Constant velocity formula is x = v t (where x = distance traveled, v = initial velocity, and t = time).
(This also means that your velocity is 88 feet per second if you are going 60 MPH)
I also know that the deceleration formula is v² = 2 a x (where v = velocity, a = deceleration, and x = distance traveled).

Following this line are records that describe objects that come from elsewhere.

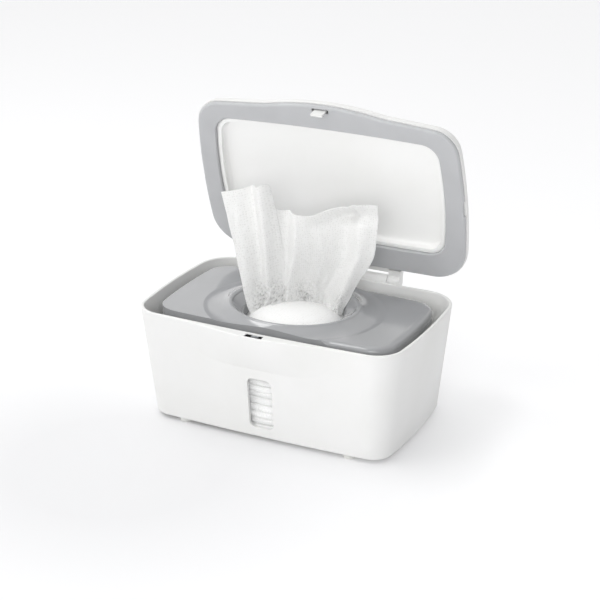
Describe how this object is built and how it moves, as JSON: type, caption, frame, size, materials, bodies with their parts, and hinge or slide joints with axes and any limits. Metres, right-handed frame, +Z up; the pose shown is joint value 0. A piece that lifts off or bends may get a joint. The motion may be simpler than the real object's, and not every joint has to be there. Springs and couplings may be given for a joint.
{
  "type": "wipes dispenser",
  "caption": "Oblong wipes dispenser with a sprung flip lid standing open, a window in the front, and a weighted inner plate with a round hole that a wipe is pulled through.",
  "frame": {"origin": "centre of the box round the open dispenser, on the surface that it stands on", "axes": "+Z up, -Y towards the front with the latch and the window, +X to the right seen from the front"},
  "size_m": [0.2338, 0.165, 0.2471],
  "materials": {
    "white_plastic": "soft gloss",
    "liner_plastic": "soft gloss",
    "grey_plastic": "satin",
    "grey_silicone": "satin",
    "clear_plastic": "clear",
    "foot_rubber": "matte",
    "steel": "bright",
    "weight_steel": "dull",
    "wipe_nonwoven": "embossed, moist"
  },
  "bodies": {
    "bin": {"base_shell": "white_plastic", "window_pane": "clear_plastic", "foot_front_left": "foot_rubber", "foot_front_right": "foot_rubber", "foot_rear_left": "foot_rubber", "foot_rear_right": "foot_rubber", "latch_catch": "steel", "latch_cover": "white_plastic", "hinge_pin": "steel", "lid_spring_left": "steel", "lid_spring_right": "steel", "wipe_stack": "wipe_nonwoven"},
    "lid": {"lid_shell": "white_plastic", "lid_liner": "liner_plastic", "lid_gasket": "grey_silicone", "lid_screws": "steel", "button_pin": "steel", "button_spring": "steel"},
    "release": {"release_button": "white_plastic", "latch_hook": "white_plastic"},
    "weight_plate": {"plate_top": "grey_plastic", "plate_bottom": "grey_plastic", "weight_left": "weight_steel", "weight_right": "weight_steel", "plate_screws": "steel", "pulled_wipe": "wipe_nonwoven"}
  },
  "joints": [
    {"name": "lid_hinge", "type": "hinge", "parent": "bin", "child": "lid", "pos_m": [0, 0.071, 0.0945], "axis": [1, 0, 0], "range_deg": [0, 76.1], "stiffness_Nm_per_rad": 0.06, "springref_deg": -51.57, "deforming": ["pulled_wipe"]},
    {"name": "release_rock", "type": "hinge", "parent": "lid", "child": "release", "pos_m": [0, 0.04533, 0.23484], "axis": [-1, 0, 0], "range_deg": [0, 3.5], "stiffness_Nm_per_rad": 0.15, "springref_deg": -5.73},
    {"name": "plate_slide", "type": "slide", "parent": "bin", "child": "weight_plate", "axis": [0, 0, -1], "range_m": [0, 0.07], "deforming": ["wipe_stack"]}
  ]
}
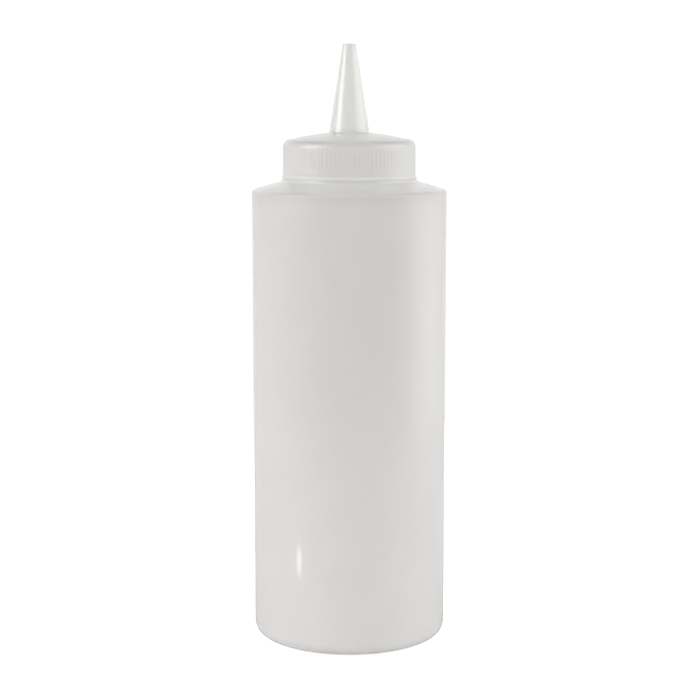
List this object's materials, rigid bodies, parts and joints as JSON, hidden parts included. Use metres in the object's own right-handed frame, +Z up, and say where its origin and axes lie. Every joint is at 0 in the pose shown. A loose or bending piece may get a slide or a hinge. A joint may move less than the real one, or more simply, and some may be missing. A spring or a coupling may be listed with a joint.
{
  "type": "condiment squeeze bottle",
  "caption": "Empty milky plastic squeeze bottle: a tall round body with a low sloped shoulder and a ribbed screw cap with a long open conical nozzle.",
  "frame": {"origin": "centre of the base, on the plane that the bottle stands on", "axes": "+Z up along the bottle's own axis, from the base to the nozzle's tip; X and Y across it"},
  "size_m": [0.058, 0.058, 0.1793],
  "materials": {
    "bottle_plastic": "milky translucent natural polyethylene, satin with a soft gloss",
    "cap_plastic": "milky translucent natural polyethylene, satin, finely ribbed round the side"
  },
  "bodies": {
    "root": {"bottle": "bottle_plastic", "cap": "cap_plastic"}
  },
  "joints": []
}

those answer the first two questions.
The second two are killing me because I cannot determine how he arrived at his answers. I realize that the 2-second tailing would be equivalent to 242 feet (at 60 mph) and the 0.5 reaction time would mean I lost 44 feet before I started to decelerate. The 11-foot tailing example has me totally baffled.
The Attempt at a Solution
I DON'T KNOW WHERE TO START! I think I am thinking about it too much. For (3), I am thinking I need to remove the reaction time distance (44 feet) from my cushion distance (242 feet). That means I started constant deceleration at 198 feet. The guy in front of me will stop at 121 feet. I also know I need to stop in enough time that I do not touch him, so i am subtracting 1 from something. Do I need to stop in, say, 197 feet (242' cushion - 44' reaction time - 1' so I don't crack him) = 197' to come to a stop. But I don't think that is right.
From above, a = v²/2x = (88fps)²/2(198) = 7744 / 396 = 19.55555. I am WAY off!
(4) is impossible for my brain right now...